>> start Raw data

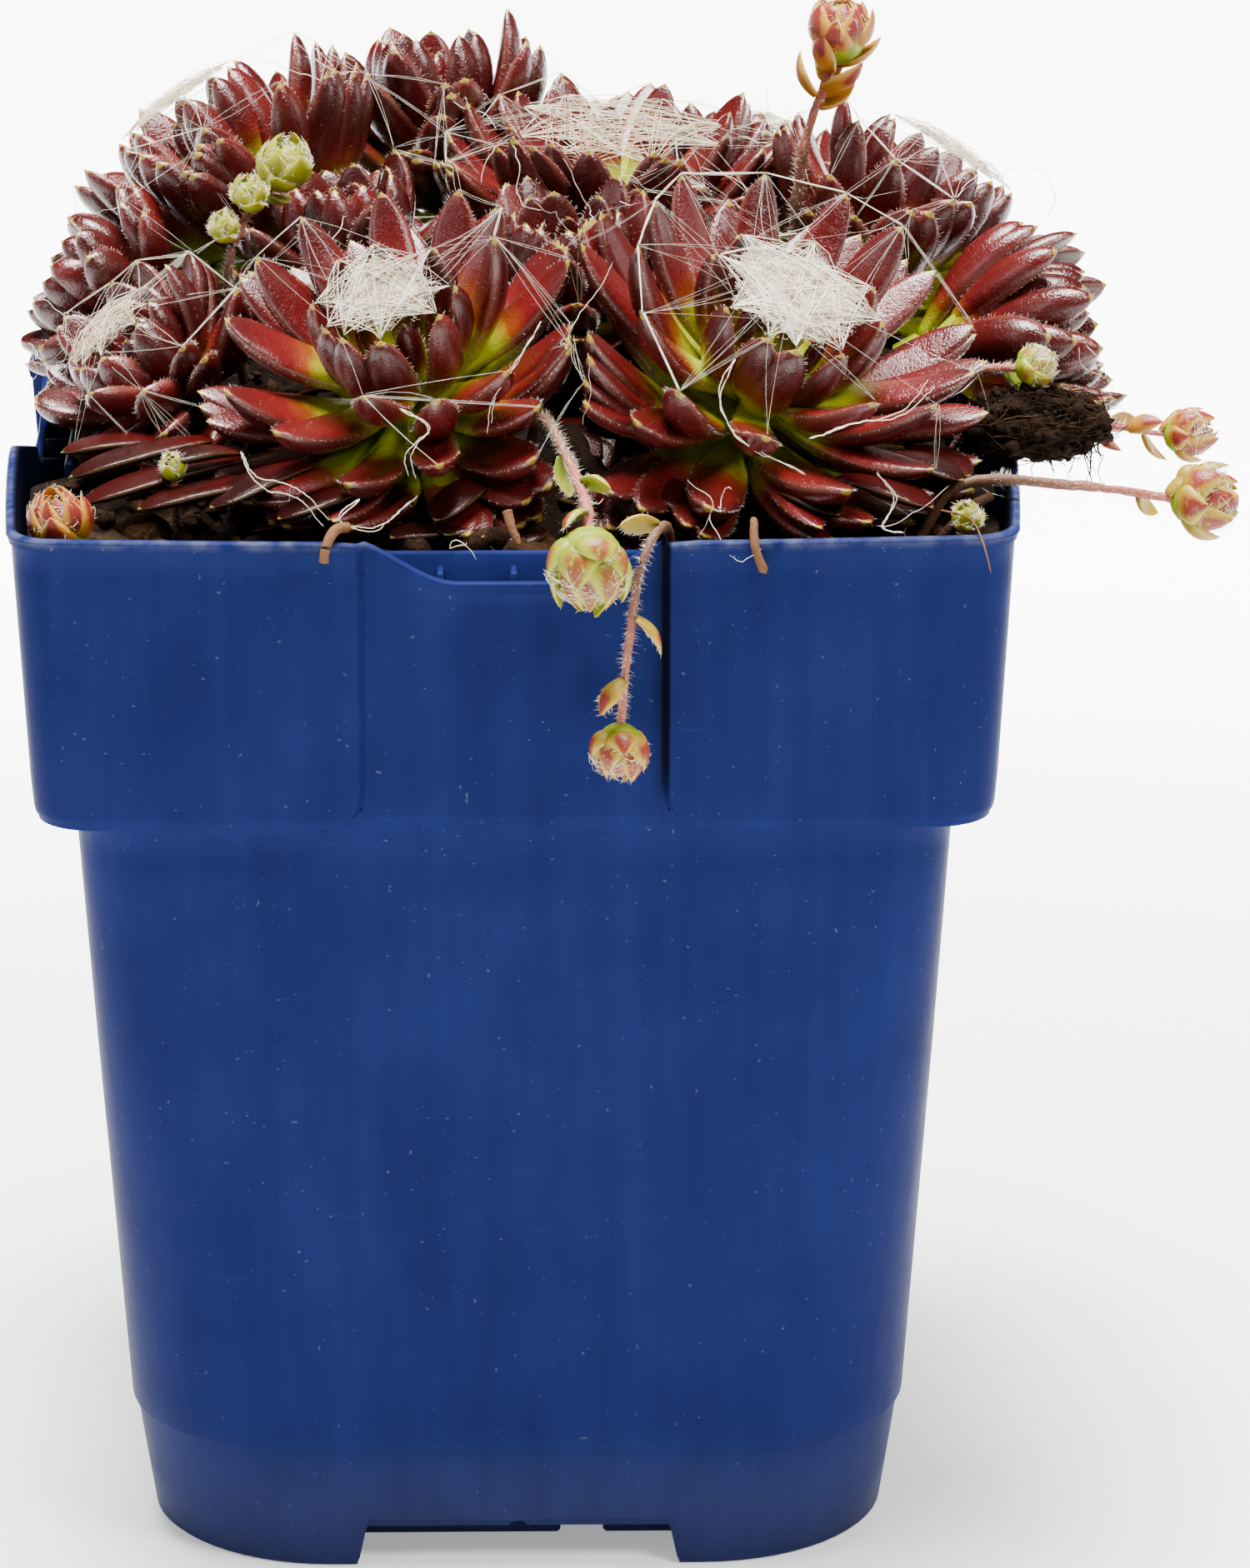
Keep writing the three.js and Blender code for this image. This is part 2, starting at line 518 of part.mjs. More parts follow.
// The leaves of a rosette in a golden-angle spiral from the heart outwards: the heart's small leaves, the
// ring that holds the web, and the open leaves.
function leavesOf(rosette, planes, obstacles) {
  const leaves = [];
  const inner = HEART_LEAVES + RING_LEAVES;
  for (let k = 0; k < rosette.leaves; k++) {
    const turn = radians(rosette.phase + GOLDEN_ANGLE * k);
    const past = Math.max(0, k - inner) / (rosette.leaves - inner);
    const rootHeight = Math.max(ROOT_TOP - (rosette.spread * k) / rosette.leaves, rosette.lowest);
    const root = [k < HEART_LEAVES ? 1 : ROOT_RADIUS, rootHeight];
    let shape;
    if (k < HEART_LEAVES) {
      const [tilt, width] = [rosette.ringTilt * 0.5, 0.5 * LEAF_WIDTH];
      shape = { tilt, turn, width, curl: 0.2, root, size: 0.78, heart: true };
      leaves.push({ ...leafOf(rosette, shape), kind: "heart" });
    } else if (k < inner) {
      const width = (0.76 + 0.012 * (k - HEART_LEAVES)) * LEAF_WIDTH;
      shape = { tilt: rosette.ringTilt, turn, width, curl: 0.24, root, heart: true };
      leaves.push({ ...leafOf(rosette, shape), kind: "ring" });
    } else {
      const tilt = rosette.ringTilt + 14 + (rosette.outer - rosette.ringTilt - 14) * past ** 0.65;
      shape = { tilt, turn, width: (0.86 + 0.14 * past) * LEAF_WIDTH, curl: 0.22 - 0.1 * past, root };
      const leaf = clearLeaf(rosette, planes, obstacles, shape);
      if (leaf) leaves.push({ ...leaf, kind: "open" });
    }
  }
  return leaves;
}

// A prism between two places, such as a stem or its hole, drawn out past its lower end by more.
function prism(from, to, radius, sides, more = 0) {
  const along = to.clone().sub(from).normalize();
  const start = from.clone().addScaledVector(along, -more);
  const geometry = new THREE.CylinderGeometry(radius, radius, start.distanceTo(to), sides);
  geometry.applyQuaternion(new THREE.Quaternion().setFromUnitVectors(new THREE.Vector3(0, 1, 0), along));
  const middle = start.add(to).multiplyScalar(0.5);
  return geometry.translate(middle.x, middle.y, middle.z);
}

// The stem under a rosette, down into the soil and clear of the pot's wall; grow widens it for its hole.
function stemOf(rosette, grow) {
  const within = (value) => THREE.MathUtils.clamp(value, -STEM_LIMIT, STEM_LIMIT);
  const [x, y] = [within(rosette.base.x), within(rosette.base.y)];
  const foot = new THREE.Vector3(x, y, soilHeight(x, y) - STEM_DEPTH);
  return solidOf(prism(foot, rosette.base, STEM_RADIUS + 1.2 * grow, 6, grow));
}

function makeRosette(rosette) {
  const along = (eta) => rosette.base.clone().addScaledVector(rosette.frame.up, eta);
  const foot = Math.max(ROOT_TOP - rosette.spread, rosette.lowest);
  const core = prism(along(foot - 0.6), along(CORE_TOP), CORE_RADIUS, 6);
  const stations = { heart: [0.6], ring: [0.6], open: [0.5, 0.8] };
  const shown = rosette.grown.filter(({ kind }) => kind !== "heart" || !rosette.web);
  const solids = shown.map((leaf) => leafSolid(leaf, stations[leaf.kind]));
  return fused([solidOf(core), stemOf(rosette, 0), ...solids]);
}

// The web over a rosette's heart: a thin star drawn out to the tips of the ring of leaves, and sunk
// between them.
function makeWeb(rosette) {
  const { up, across, aside } = rosette.frame;
  const tips = rosette.grown.filter(({ kind }) => kind === "ring").map(({ line }) => line.getPoint(1));
  const angle = (p) => {
    const from = p.clone().sub(rosette.base);
    return Math.atan2(from.dot(aside), from.dot(across));
  };
  tips.sort((a, b) => angle(a) - angle(b));
  const crown = rosette.base.clone().addScaledVector(up, tips[0].clone().sub(rosette.base).dot(up));
  const lifted = (p, height) => p.clone().addScaledVector(up, height);
  const star = tips.flatMap((tip, k) => {
    const between = tip.clone().add(tips[(k + 1) % tips.length]).multiplyScalar(0.5);
    return [tip.clone().lerp(crown, WEB_DRAW), between.lerp(crown, WEB_SAG)];
  });
  return solidOf(loft([
    [lifted(crown, WEB_LIFT)],
    star.map((p) => lifted(p, WEB_LIFT)),
    star.map((p) => lifted(p.clone().lerp(crown, 0.03), WEB_LIFT + WEB_THICKNESS)),
    [lifted(crown, WEB_LIFT + WEB_THICKNESS + 0.2)],
  ]));
}

// ---------- Chicks ----------

// A head of small leaves, closed like a bud: pointed leaves round a core, on a dome of the head's radius.
function headSolids(base, axis, radius, count) {
  const head = { base, frame: headFrame(axis), reach: radius, rise: radius * HEAD_HEIGHT };
  const core = new THREE.SphereGeometry(radius * 0.72, 5, count > SMALL_HEAD_LEAVES ? 4 : 3);
  const middle = base.clone().addScaledVector(axis, 0.45 * radius);
  core.translate(middle.x, middle.y, middle.z);
  const solids = [solidOf(core)];
  for (let k = 0; k < count; k++) {
    const share = (k + 0.5) / count;
    const leaf = leafOf(head, {
      tilt: 14 + 92 * share,
      turn: radians(GOLDEN_ANGLE * k),
      width: radius * 0.85,
      curl: 0.34,
      root: [0.1 * radius, 0.1 * radius],
      size: 1 + 0.12 * share,
    });
    solids.push(leafSolid(leaf, [0.55]));
  }
  return solids;
}

function makeChick(chick) {
  const curve = new THREE.CatmullRomCurve3(chick.route.map(vector));
  const axis = vector(chick.axis).normalize();
  const section = new THREE.Shape();
  for (let k = 0; k < 5; k++) {
    const a = (k / 5) * 2 * Math.PI;
    section[k ? "lineTo" : "moveTo"](chick.thickness * Math.cos(a), chick.thickness * Math.sin(a));
  }
  const steps = chick.route.length * 2;
  const stolon = new THREE.ExtrudeGeometry(section, { steps, extrudePath: curve, bevelEnabled: false });
  const tip = curve.getPoint(1).addScaledVector(axis, -0.15 * chick.radius);
  const count = chick.radius > 2 ? HEAD_LEAVES : SMALL_HEAD_LEAVES;
  const solids = [solidOf(stolon), ...headSolids(tip, axis, chick.radius, count)];
  for (const [x, y, z, radius] of chick.more) {
    const base = new THREE.Vector3(x, y, z).addScaledVector(axis, -0.5 * radius);
    solids.push(...headSolids(base, axis, radius, SMALL_HEAD_LEAVES));
  }
  chick.leaflets.forEach((share, k) => {
    const [base, frame] = [curve.getPoint(share), headFrame(curve.getTangent(share))];
    const sprig = { base, frame, reach: LEAFLET_LENGTH, rise: LEAFLET_LENGTH };
    const turn = radians(GOLDEN_ANGLE * k + 40);
    const leaflet = leafOf(sprig, { tilt: 48, turn, width: LEAFLET_WIDTH, curl: 0.15, root: [0, 0] });
    solids.push(leafSolid(leaflet, [0.5]));
  });
  return fused(solids);
}

// ---------- The clod ----------

function makeClod() {
  const faceted = new THREE.IcosahedronGeometry(1, 1);
  const lump = mergeVertices(faceted.deleteAttribute("normal").deleteAttribute("uv"));
  const { position } = lump.attributes;
  reseed(911);
  for (let k = 0; k < position.count; k++) {
    const swell = 1 + draw(-CLOD.lumpiness, 0);
    position.setXYZ(k, position.getX(k) * swell, position.getY(k) * swell, position.getZ(k) * swell);
  }
  return solidOf(lump.scale(...CLOD.half).translate(...CLOD.middle));
}

// ---------- The whole ----------
const group = new THREE.Group();

const rosettes = ROSETTES.map((entry) => {
  const lean = radians(entry.lean);
  const heading = radians(entry.heading);
  const axis = new THREE.Vector3(
    Math.sin(lean) * Math.cos(heading),
    Math.sin(lean) * Math.sin(heading),
    Math.cos(lean),
  );
  const base = vector(entry.base);
  const centre = base.clone().addScaledVector(axis, entry.heart * 0.4);
  const ringTilt = THREE.MathUtils.radToDeg(Math.asin(((entry.web || 4) + 0.8) / entry.reach));
  const floor = soilHeight(base.x, base.y) + SOIL_CLEARANCE + CORE_RADIUS * Math.sin(lean);
  const lowest = (floor - base.z) / Math.cos(lean);
  return { ...entry, base, centre, ringTilt, lowest, frame: headFrame(axis) };
});

// Places along every stolon, head and the clod, which the leaves bend clear of.
const obstacles = CHICKS.flatMap((chick) => {
  const curve = new THREE.CatmullRomCurve3(chick.route.map(vector));
  const places = curve.getSpacedPoints(24).map((place) => ({ place, radius: chick.thickness }));
  const middle = curve.getPoint(1).addScaledVector(vector(chick.axis).normalize(), 0.65 * chick.radius);
  const more = chick.more.map(([x, y, z, radius]) => ({ place: vector([x, y, z]), radius: radius * 1.1 }));
  return [...places, { place: middle, radius: chick.radius * 1.15 }, ...more];
});
for (const share of [-0.55, 0, 0.55]) {
  const place = vector(CLOD.middle).add(new THREE.Vector3(share * CLOD.half[0], 0, 0));
  obstacles.push({ place, radius: CLOD.half[1] * (1 - 0.3 * Math.abs(share)) });
}

for (const rosette of rosettes) rosette.grown = leavesOf(rosette, planesOf(rosette, rosettes), obstacles);

group.add(meshOf("pot", makePot(), COLOUR.pot, 0.4));
const holes = rosettes.map((rosette) => stemOf(rosette, GAP));
for (const chick of CHICKS) {
  const [from, to] = chick.route.map(vector);
  const past = to.clone().sub(from).setLength(2);
  holes.push(solidOf(prism(from, to.add(past), chick.thickness + 1.4 * GAP, 5, 1)));
}
group.add(meshOf("soil", makeSoil(holes), COLOUR.soil, 0.95));
for (const rosette of rosettes) {
  group.add(meshOf(`rosette_${rosette.name}`, makeRosette(rosette), COLOUR.leaf, 0.4));
  if (rosette.web) group.add(meshOf(`web_${rosette.name}`, makeWeb(rosette), COLOUR.web, 0.9));
}
for (const chick of CHICKS) group.add(meshOf(`chick_${chick.name}`, makeChick(chick), COLOUR.chick, 0.6));
group.add(meshOf("root_clod", makeClod(), COLOUR.clod, 0.95));

export default group;
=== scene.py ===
"""A clump of cobweb houseleek in its square nursery pot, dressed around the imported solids.

Lengths are millimetres until a surface becomes a mesh, which is in metres. +Z is up and -Y the front.
"""

import logging
import math
from dataclasses import astuple, dataclass, field, replace
from enum import Enum
from typing import Any, Callable, Sequence

import bpy
import numpy as np
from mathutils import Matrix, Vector


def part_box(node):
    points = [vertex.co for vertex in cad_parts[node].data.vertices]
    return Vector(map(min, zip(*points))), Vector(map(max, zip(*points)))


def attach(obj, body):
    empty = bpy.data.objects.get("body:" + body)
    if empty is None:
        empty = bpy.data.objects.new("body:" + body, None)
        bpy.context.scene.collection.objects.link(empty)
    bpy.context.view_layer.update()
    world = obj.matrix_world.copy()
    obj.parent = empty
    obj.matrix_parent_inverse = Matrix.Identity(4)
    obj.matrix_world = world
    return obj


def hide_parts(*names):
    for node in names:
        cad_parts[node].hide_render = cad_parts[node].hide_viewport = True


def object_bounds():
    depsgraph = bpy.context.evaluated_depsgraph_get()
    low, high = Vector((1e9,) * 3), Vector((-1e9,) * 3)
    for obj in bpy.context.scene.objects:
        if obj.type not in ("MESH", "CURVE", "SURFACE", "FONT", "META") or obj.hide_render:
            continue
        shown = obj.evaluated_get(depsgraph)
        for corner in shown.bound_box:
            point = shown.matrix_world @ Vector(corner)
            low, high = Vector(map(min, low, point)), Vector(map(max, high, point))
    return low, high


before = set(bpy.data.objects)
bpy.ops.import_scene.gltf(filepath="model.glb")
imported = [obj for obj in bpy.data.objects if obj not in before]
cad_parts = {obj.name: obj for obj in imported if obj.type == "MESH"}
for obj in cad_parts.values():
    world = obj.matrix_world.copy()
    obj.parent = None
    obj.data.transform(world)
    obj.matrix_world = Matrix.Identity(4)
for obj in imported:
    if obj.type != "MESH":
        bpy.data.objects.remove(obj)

log = logging.getLogger("houseleek")

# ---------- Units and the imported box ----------
MM = 0.001
CAD_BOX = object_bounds()
BOX_LOW, BOX_HIGH = (np.array(corner) / MM for corner in CAD_BOX)
SKIN = 0.05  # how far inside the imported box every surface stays
SPLINE_STEPS = 40
AXES = np.eye(3)
Mesh = tuple[np.ndarray, list[np.ndarray]]  # points, and arrays of faces by their points' numbers
Course = tuple[tuple[float, float, float], ...]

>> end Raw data

What is being asked
Check each line above for "corner" and return the ones that have it.

Final result
        for corner in shown.bound_box:
            point = shown.matrix_world @ Vector(corner)
BOX_LOW, BOX_HIGH = (np.array(corner) / MM for corner in CAD_BOX)